Was die alternativen Antriebe und weitere CO2-Einsparungen im Vergleich zur Herstellung von Verbrennungsmotoren bei E-Antrieben anginge, würden etliche Arbeitsschritte entfallen. Wo Jobprofile nicht den neuen Technologien angepasst werden können, drohe Stellenabbau. Schröder sagte, es gehe um "die Schlüsselbranche in Deutschland". Mit Blick auf mögliche weitere CO2-Verschärfungen auf EU-Ebene sagte er: "Was jetzt droht, ist ja gelegentlich schlimm genug." Überspanne man den Bogen, wachse das Risiko auch gesellschaftlicher Brüche.
Weil: "Gründung aus Arbeiter-Groschen"
Auch Niedersachsens Ministerpräsident Stephan Weil (SPD) meldete sich mit einer digitalen Grußbotschaft. Darin wies er darauf hin, dass VW eines der ersten Unternehmen nach dem Weltkrieg war, dass einen Betriebsrat gründete. Warum? "Historisch gesehen, stammen die Mittel für die Gründung von Volkswagen aus Arbeiter-Groschen. Aus den Mitteln, die Gewerkschaftsmitglieder dem Allgemeinen Gewerkschaftsbund zugeführt haben, die die Nazis zweckentfremdet haben für 'Kraft durch Freude'." Die Gründung des Betriebsrats war auch die "Grundlage für ein echtes Erfolgsrezept", wie Weil sagte.
VW will für Software-Experten attraktiv werden
"Betriebsratsarbeit bei VW beeinflusst unternehmerische Entscheidungen aktiv und treibt immer wieder eigene, innovative Lösungen voran", hatte Betriebsratschef Bernd Osterloh vor dem Jubiläum gesagt. Im Wettrennen um Digitalisierung und E-Mobilität sieht der Betriebsratschef das Unternehmen inzwischen besser gerüstet: "Ich habe keine Angst vor Elon Musk", so Osterloh im Interview mit dem NDR wörtlich. Der VW-Betriebsrat arbeitet zurzeit an einem Tarifvertrag, der Volkswagen als Arbeitgeber für Software-Experten attraktiv machen soll. Diese werden von allen Autoherstellern umworben, da die Informationstechnologie in Autos zunehmend eine Schlüsselrolle spielt.

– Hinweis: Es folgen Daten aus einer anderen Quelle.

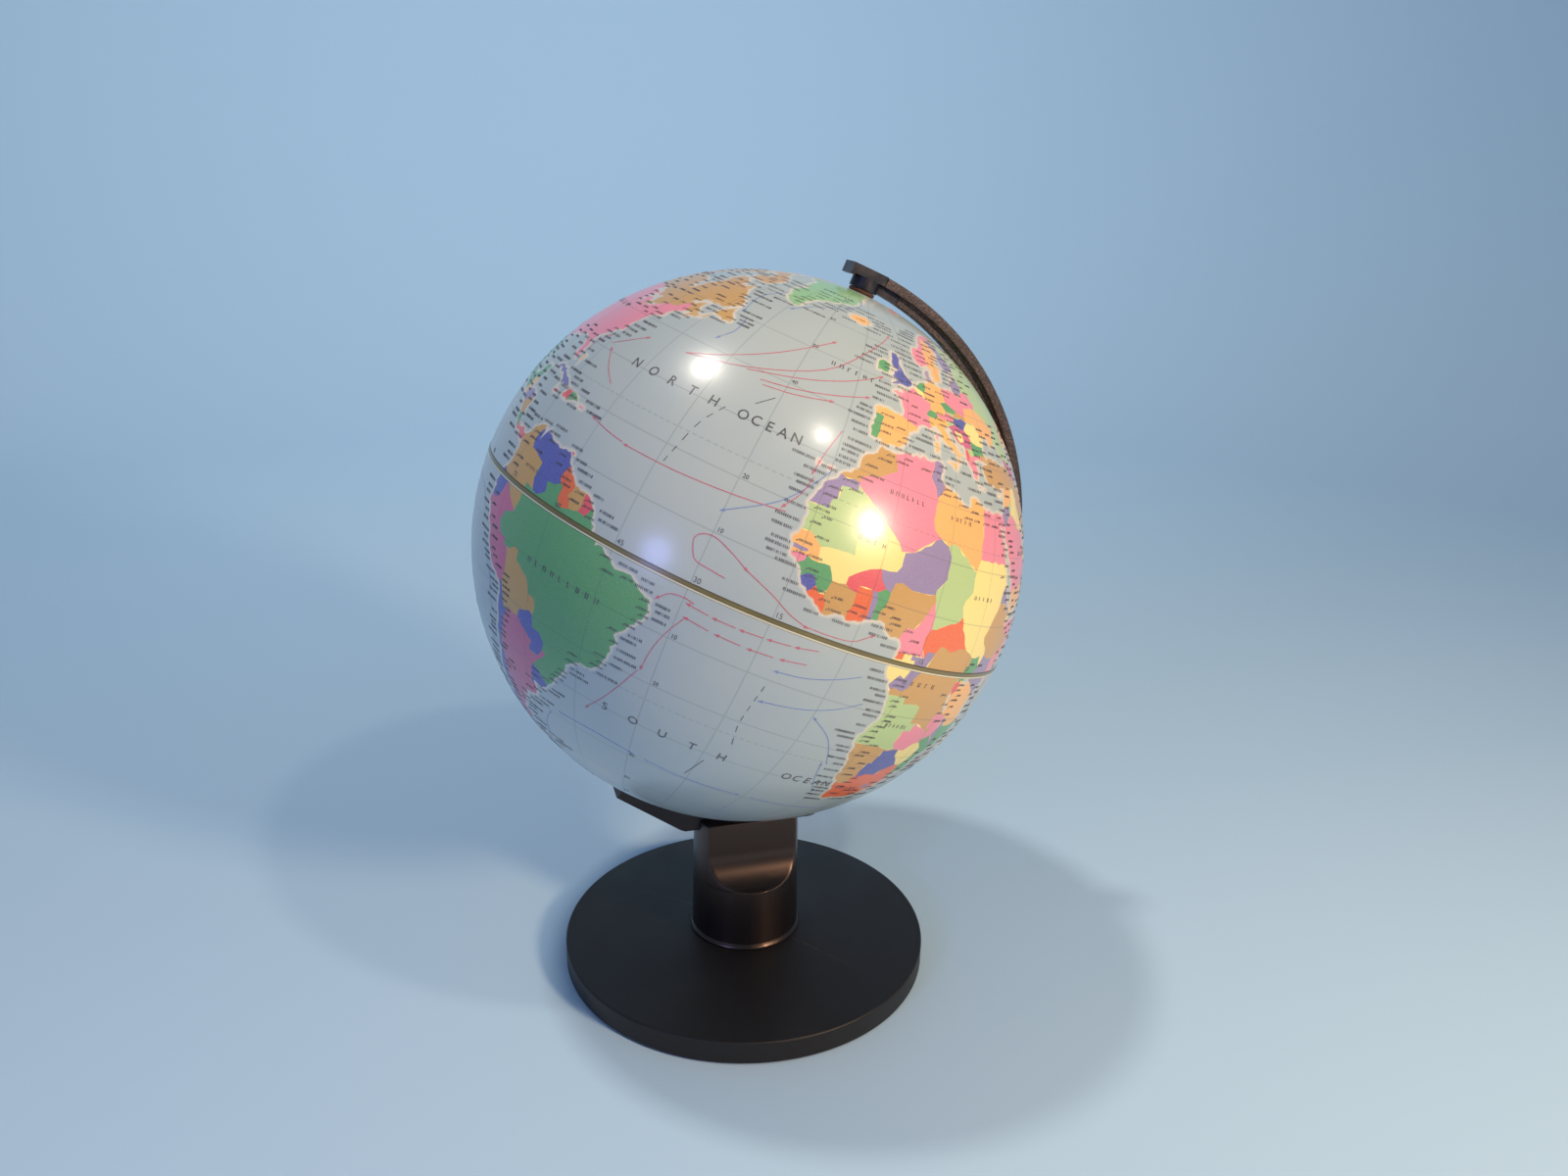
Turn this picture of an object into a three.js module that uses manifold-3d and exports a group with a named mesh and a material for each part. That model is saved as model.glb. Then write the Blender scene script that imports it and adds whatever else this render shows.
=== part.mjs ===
// Desktop globe on a stand: a tilted globe that spins between two pole pins, held by a C-shaped
// meridian arm whose foot is bolted into a slotted column on a weighted round base.
// Units are millimetres, +Z is up. The origin is the centre of the pad under the base, and the arm
// and the tilted axis lie in the XZ plane with the north pole leaning towards +X.
import * as THREE from 'three';
import { mergeVertices } from 'three/addons/utils/BufferGeometryUtils.js';
import Module from 'manifold-3d';

const wasm = await Module();
wasm.setup();

// Fits between pieces
const gap = 0.3; // between two pieces that seat on each other
const headBelowFace = 0.1; // screw and pin heads lie this far under the face around them

// Helper lengths for building: not sizes of the object
const reach = 1; // how far a cutting shape runs past the face it cuts
const overlap = 0.5; // how far shapes that are joined run into each other

// Globe
const globeRadius = 125;
const globeWall = 2;
const axisTilt = THREE.MathUtils.degToRad(23.5);
const bandWidth = 2.4; // equator band laid in its groove
const bandHeight = 0.5;
const bandProud = 0.1;
const joinRingHeight = 10;
const joinRingWall = 2.2;

// Pole pins and bushes
const pinRadius = 2;
const pinHeadRadius = 3.6;
const pinHeadHeight = 1.5;
const pinDepthInGlobe = 11;
const bushRadius = 5;
const bushFlangeRadius = 8;
const bushFlangeHeight = 1.8;
const bushLength = 9;
const washerRadius = 6;
const washerHeight = 1.5;

// Meridian arm: a T section, its flange outside and its web towards the globe
const armGap = 3; // from the globe to the web
const armWidth = 12;
const flangeHeight = 4.3;
const webHeight = 4;
const webWidth = 6;
const armTipPastPole = 12.3; // how far the arm runs past the south pole
const footHalfLength = 33;
const poleBossRadius = 6.5;

// Pole head at the arm's north end
const headPastPole = 10.4;
const headShoulder = 0.9; // from the boss to the arm's end
const tongueLength = 10;
const headScrewRadius = 1.25;
const headScrewHeadRadius = 2.6;
const headScrewHeadHeight = 1.5;
const headScrewTipInset = 1;

// Column
const columnFootRadius = 26.9;
const columnTopRadius = 26;
const columnTop = 80;
const columnWall = 2.6;
const slotDepth = 5.7; // slot in the column's top that holds the arm's foot
const columnCap = 8; // thickness under the slot
const armAboveColumn = 0.8; // from the column's top to the lowest point of the arm's curve
const flatHalfSpacing = 14; // from the arm's plane to each flat
const scoopRadius = 17; // concave run-out at the foot of each flat
const scoopTop = 64;
const footRingRadius = 28.2;
const footRingHeight = 2;
const footRingBevel = 1.4;
const spigotRadius = 20;
const spigotLength = 6;
const hollowShoulder = 8; // height of the cone where the column's hollow narrows

// Base
const baseRadius = 91.3;
const baseRimHeight = 12.1;
const baseCrownHeight = 16;
const baseEdgeRound = 1.2;
const baseSkin = 2.4;
const rimWidth = 5.3;
const rimLip = 2.4; // the rim's lip round the pad
const padHeight = 1.5;
const rimAboveFloor = 0.8;
const hubWall = 2.6;
const hubFloor = 2.6;

// Ballast and its screws
const ballastHeight = 3;
const ballastRimClearance = 2;
const ballastHubClearance = 2.5;
const ballastScrewCount = 3;
const ballastScrewCircle = 55;
const ballastScrewRadius = 1.9;
const ballastScrewHeadRadius = 3.8;
const ballastScrewHeadHeight = 1.4;
const ballastScrewLength = 6;
const ballastBossRadius = 4.6;

// Through bolt from the base up into the arm's foot
const boltRadius = 2.5;
const boltHeadRadius = 4.6;
const boltHeadHeight = 3;
const boltSocketRadius = 1.6;
const boltSocketDepth = 1.8;
const boltWasherRadius = 8;
const boltWasherHeight = 1.2;
const boltThreadInFoot = 7.5;
const insertRadius = 4;
const insertLength = 9;

// Facets of the round pieces
const globeFacets = 44;
const globeRings = 10;
const armFacets = 42;
const footFacets = 14;
const tongueFacets = 4;
const scoopFacets = 8;
const baseFacets = 48;
const edgeFacets = 3;
const columnFacets = 40;
const smallFacets = 24;
const screwFacets = 16;

// Levels and radii that follow from the dimensions above
const webInner = globeRadius + armGap;
const flangeInner = webInner + webHeight;
const armOuter = flangeInner + flangeHeight;
const globeCentre = columnTop + armAboveColumn + armOuter;
const slotFloor = columnTop - slotDepth;
const footBottom = slotFloor + gap;
const northPole = Math.PI / 2 - axisTilt; // angles of the arm, from +X up towards +Z
const southPole = northPole - Math.PI;
const armEndBeforePole = poleBossRadius + headShoulder;
const armEnd = northPole - armEndBeforePole / armOuter;
const armTip = southPole - armTipPastPole / armOuter;
const columnFoot = baseCrownHeight + gap;
const spigotBottom = columnFoot - spigotLength;
const hubTopOfFloor = spigotBottom - gap;
const hubUnderside = hubTopOfFloor - hubFloor;
const padTop = padHeight + gap;
const rimInner = baseRadius - rimWidth;
const ballastTop = padTop + ballastScrewHeadHeight + gap + ballastHeight;
const hubRadius = spigotRadius + gap + hubWall;
const boltWasherBottom = hubUnderside - gap - boltWasherHeight;
const boltHeadTop = boltWasherBottom - gap;
const boltTip = footBottom + boltThreadInFoot;
const pinHole = pinRadius + gap;
const poleBossBottom = globeRadius + gap + washerHeight + gap;
const pinHeadUnderside = armOuter - headBelowFace - pinHeadHeight;
const headScrewUnderside = armOuter - headBelowFace - headScrewHeadHeight;
const headScrewAngle = armEnd - tongueLength / 2 / armOuter;
const boltHole = boltRadius + gap;
const globeInner = globeRadius - globeWall;
const globeSag = globeInner * (1 - Math.cos(Math.PI / 4 / globeRings)); // depth of its flat facets

// ---- making and combining solids

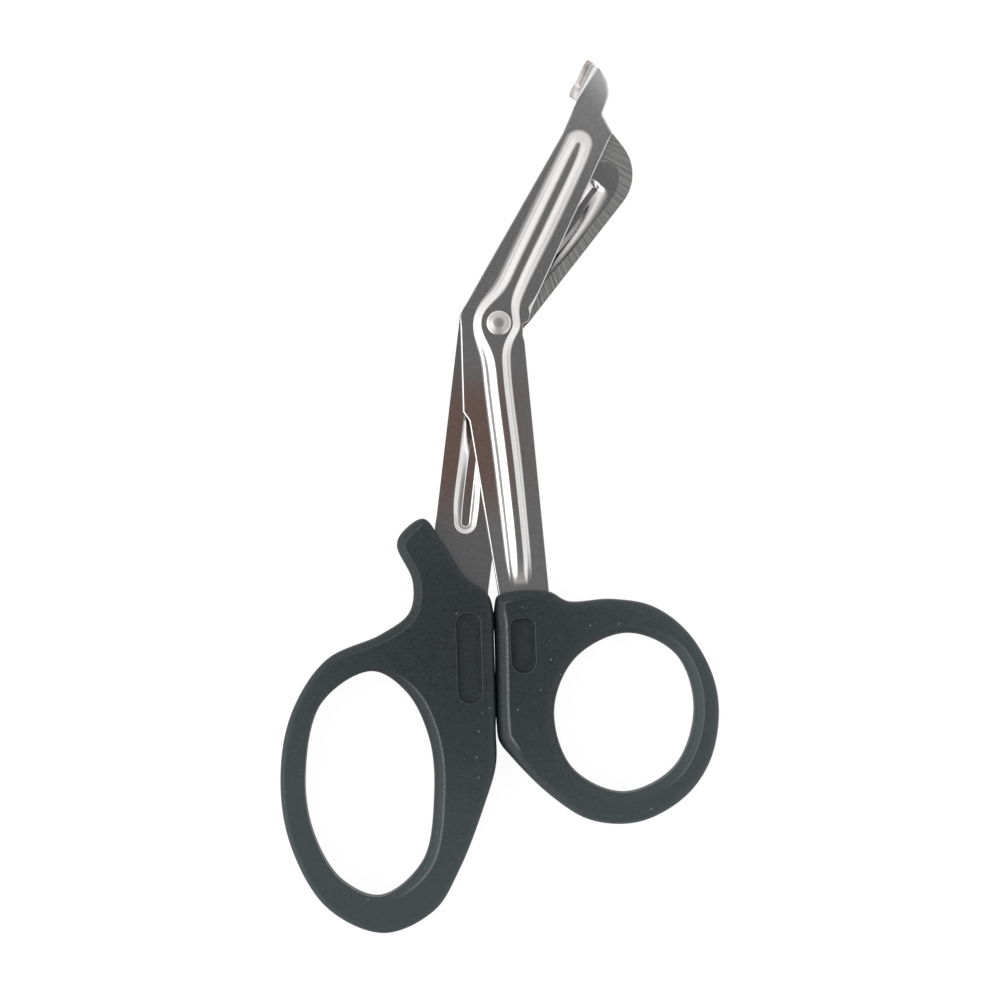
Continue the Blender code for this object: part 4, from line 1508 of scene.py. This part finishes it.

Diess: Betriebsrat soll keine Blockadehaltung einnehmen
VW-Chef Herbert Diess hingegen forderte den Betriebsrat und das Land Niedersachsen als Großaktionär auf, beim Umbau des Konzerns zu einem führenden Anbieter klimaschonender Mobilität keine Blockadehaltung einzunehmen. "Durch die Mehrheitsverhältnisse bei Volkswagen spiele das Land Niedersachsen zusammen mit der Mitbestimmung eine besonders wichtige Rolle für wesentliche Richtungsentscheide - das gilt auch für die Besetzung von Spitzenpositionen", sagte er in einem Grußwort.
Konzern setzt auf mehr Eigenentwicklungen
Volkswagen müsse in diesem Wettbewerb nicht nur mit einem guten Gehalt, sondern vor allem mit viel Flexibilität für die Arbeitnehmer punkten, so Osterloh. Der VW-Konzern will künftig bis zu 60 Prozent seiner Software selbst entwickeln - bislang waren es rund zehn Prozent. Nicht zuletzt beim Verkaufsstart des ID.3 in diesem Jahr hatte sich gezeigt, dass es in dem Bereich Nachholbedarf gibt.